++++ Material

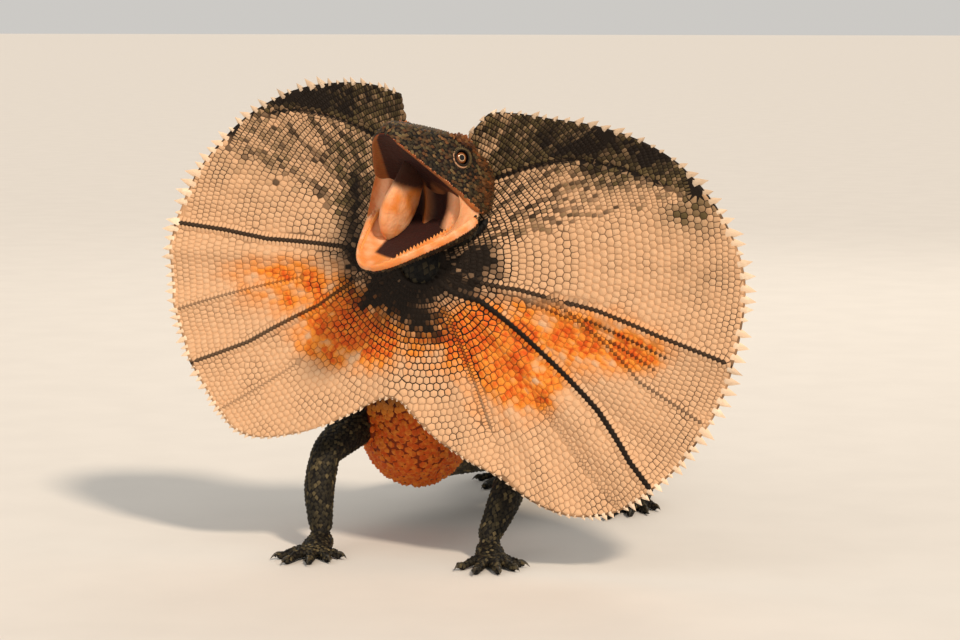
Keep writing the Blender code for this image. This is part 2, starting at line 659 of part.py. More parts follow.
def make_frill_part(name, first, last, rng):
    """A sector of the frill, meshed alike on its front and back, with spines on its edge."""
    trim = math.degrees(GAP / 2 / 60.0)
    columns = edge_columns(first - trim, last + trim)
    bm = bmesh.new()
    sheets = []
    for side in (1, -1):
        rings = []
        for n, share in enumerate(FRILL_RINGS):
            thick = FRILL_THICK_ROOT + (FRILL_THICK_EDGE - FRILL_THICK_ROOT) * share
            step = 2 if n < FRILL_COARSE_RINGS else 1
            ring = {}
            for k in range(0, len(columns), step):
                edge = value_at(FRILL_EDGE, columns[k])
                radius = FRILL_ROOT_RADIUS + (edge - FRILL_ROOT_RADIUS) * share
                lift = side * thick / 2
                ring[k] = bm.verts.new(frill_point(columns[k], radius, lift))
            rings.append(ring)
        sheets.append(rings)
    tips = []
    last_column = len(columns) - 1
    for k in range(last_column):
        angle = columns[k] + (columns[k + 1] - columns[k]) * rng.uniform(0.35, 0.65)
        high = value_at(SPINE_HEIGHTS, angle) * rng.uniform(0.6, 1.3)
        radius = value_at(FRILL_EDGE, angle) + high
        pair = [bm.verts.new(frill_point(angle, radius, side * 0.2)) for side in (1, -1)]
        tips.append(pair)
    for side, rings in zip((0, 1), sheets):
        for n in range(len(rings) - 1):
            inner, outer = rings[n], rings[n + 1]
            if len(inner) == len(outer):
                keys = sorted(inner)
                for a, b in zip(keys, keys[1:]):
                    bm.faces.new((inner[a], outer[a], outer[b]))
                    bm.faces.new((inner[a], outer[b], inner[b]))
            else:
                for a in range(0, last_column, 2):
                    bm.faces.new((inner[a], outer[a], outer[a + 1]))
                    bm.faces.new((inner[a], outer[a + 1], inner[a + 2]))
                    bm.faces.new((inner[a + 2], outer[a + 1], outer[a + 2]))
        for k in range(last_column):
            bm.faces.new((rings[-1][k], tips[k][side], rings[-1][k + 1]))
    front, back = sheets
    for k in range(last_column):
        bm.faces.new((front[-1][k], back[-1][k], tips[k][1], tips[k][0]))
        bm.faces.new((tips[k][0], tips[k][1], back[-1][k + 1], front[-1][k + 1]))
    keys = sorted(front[0])
    for a, b in zip(keys, keys[1:]):
        bm.faces.new((front[0][a], front[0][b], back[0][b], back[0][a]))
    for n in range(len(front) - 1):
        for k in (0, last_column):
            bm.faces.new((front[n][k], front[n + 1][k], back[n + 1][k], back[n][k]))
    return new_object(name, bm)


def bounds(objects):
    corners = [o.matrix_world @ v.co for o in objects for v in o.data.vertices]
    low = Vector(min(c[i] for c in corners) for i in range(3))
    high = Vector(max(c[i] for c in corners) for i in range(3))
    return low, high


def build():
    materials = {name: make_material(name) for name in MATERIALS}
    rng = random.Random(SEED)
    head = make_cranium()
    jaw = make_lower_jaw(head)
    lining = make_mouth_lining(head, jaw)
    tongue = make_tongue(head, jaw, lining)
    trunk = make_trunk()
    cut_clear(trunk["neck"], [head, jaw, lining])
    frills = [make_frill_part(*part, rng) for part in FRILL_PARTS]
    for frill in frills:
        cut_clear(frill, [trunk["neck"], head, jaw, lining], "MANIFOLD")
    legs = []
    for side, fore, hind in (("right", FORELEG_RIGHT, HINDLEG_RIGHT),
                             ("left", FORELEG_LEFT, HINDLEG_LEFT)):
        names = [f"{part}_{side}" for part in ("upper_arm", "forearm", "hand")]
        foot = (HAND_HEADINGS[side], HAND_PALM, HAND_TOES, 5.2)
        legs += make_leg(names, fore, [trunk["chest"], trunk["neck"]], foot)
        names = [f"{part}_{side}" for part in ("thigh", "shin", "foot")]
        foot = (FOOT_HEADINGS[side], FOOT_PALM, FOOT_TOES, 5.4)
        legs += make_leg(names, hind, [trunk["torso"], trunk["tail_1"]], foot)
    finish(head, materials["scaly_skin"])
    finish(jaw, materials["dark_skin"])
    finish(lining, materials["mouth_skin"])
    finish(tongue, materials["tongue"])
    for eye in make_eyes():
        finish(eye, materials["eye"])
    for name, obj in trunk.items():
        finish(obj, materials["chest_skin" if name == "chest" else "scaly_skin"])
    for leg in legs:
        finish(leg, materials["dark_skin"])
    for frill in frills:
        finish(frill, materials["frill_skin"])
    low, high = bounds(PARTS.objects)
    shift = Vector((-(low.x + high.x) / 2, -(low.y + high.y) / 2, -low.z))
    for obj in PARTS.objects:
        obj.data.transform(Matrix.Translation(shift))
    return shift


def new_collection(name):
    collection = bpy.data.collections.new(name)
    bpy.context.scene.collection.children.link(collection)
    return collection


for old in list(bpy.data.objects):
    bpy.data.objects.remove(old)
PARTS = new_collection("frilled_lizard")
WORK = new_collection("work")
CUTTERS = new_collection("cutters")
SHIFT = build()
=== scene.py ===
"""Skin, scales, eyes, mouth and studio for a life-size frilled lizard with its frill spread.

Shapes are worked out in millimetres in the lizard's own frame, as in the part's source: it
faces -Y, its left side is +X, +Z is up and the frill's centre stands on the Z axis. One
function moves them to metres in the frame of the solids.
"""

import math

import bmesh
import bpy
import numpy as np
from bpy.props import FloatProperty, FloatVectorProperty, IntProperty, PointerProperty
from mathutils import Matrix, Vector, noise
from mathutils.geometry import delaunay_2d_cdt
from mathutils.kdtree import KDTree


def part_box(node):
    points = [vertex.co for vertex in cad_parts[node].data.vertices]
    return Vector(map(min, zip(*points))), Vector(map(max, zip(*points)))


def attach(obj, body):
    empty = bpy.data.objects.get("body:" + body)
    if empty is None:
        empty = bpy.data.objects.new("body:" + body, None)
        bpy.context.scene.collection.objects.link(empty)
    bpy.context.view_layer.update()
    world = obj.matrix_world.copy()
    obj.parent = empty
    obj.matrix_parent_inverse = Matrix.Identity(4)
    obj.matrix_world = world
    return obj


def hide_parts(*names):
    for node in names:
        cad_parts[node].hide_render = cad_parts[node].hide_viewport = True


bl_info = {
    "name": "Frilled lizard",
    "version": (1, 0, 0),
    "blender": (4, 5, 0),
    "location": "3D View > Sidebar > Lizard",
    "description": "Dresses the solids of a frilled lizard with skin, scales, eyes and mouth",
    "category": "Object",
}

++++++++

-- Exercise --
Everything from the line that contains "bpy.context.scene.collection.children.link(collection)" to the line that contains "cad_parts[node].hide_render = cad_parts[node].hide_viewport" must be transcribed exactly, both end lines included.

-- Written answer --
    bpy.context.scene.collection.children.link(collection)
    return collection


for old in list(bpy.data.objects):
    bpy.data.objects.remove(old)
PARTS = new_collection("frilled_lizard")
WORK = new_collection("work")
CUTTERS = new_collection("cutters")
SHIFT = build()
=== scene.py ===
"""Skin, scales, eyes, mouth and studio for a life-size frilled lizard with its frill spread.

Shapes are worked out in millimetres in the lizard's own frame, as in the part's source: it
faces -Y, its left side is +X, +Z is up and the frill's centre stands on the Z axis. One
function moves them to metres in the frame of the solids.
"""

import math

import bmesh
import bpy
import numpy as np
from bpy.props import FloatProperty, FloatVectorProperty, IntProperty, PointerProperty
from mathutils import Matrix, Vector, noise
from mathutils.geometry import delaunay_2d_cdt
from mathutils.kdtree import KDTree


def part_box(node):
    points = [vertex.co for vertex in cad_parts[node].data.vertices]
    return Vector(map(min, zip(*points))), Vector(map(max, zip(*points)))


def attach(obj, body):
    empty = bpy.data.objects.get("body:" + body)
    if empty is None:
        empty = bpy.data.objects.new("body:" + body, None)
        bpy.context.scene.collection.objects.link(empty)
    bpy.context.view_layer.update()
    world = obj.matrix_world.copy()
    obj.parent = empty
    obj.matrix_parent_inverse = Matrix.Identity(4)
    obj.matrix_world = world
    return obj


def hide_parts(*names):
    for node in names:
        cad_parts[node].hide_render = cad_parts[node].hide_viewport = True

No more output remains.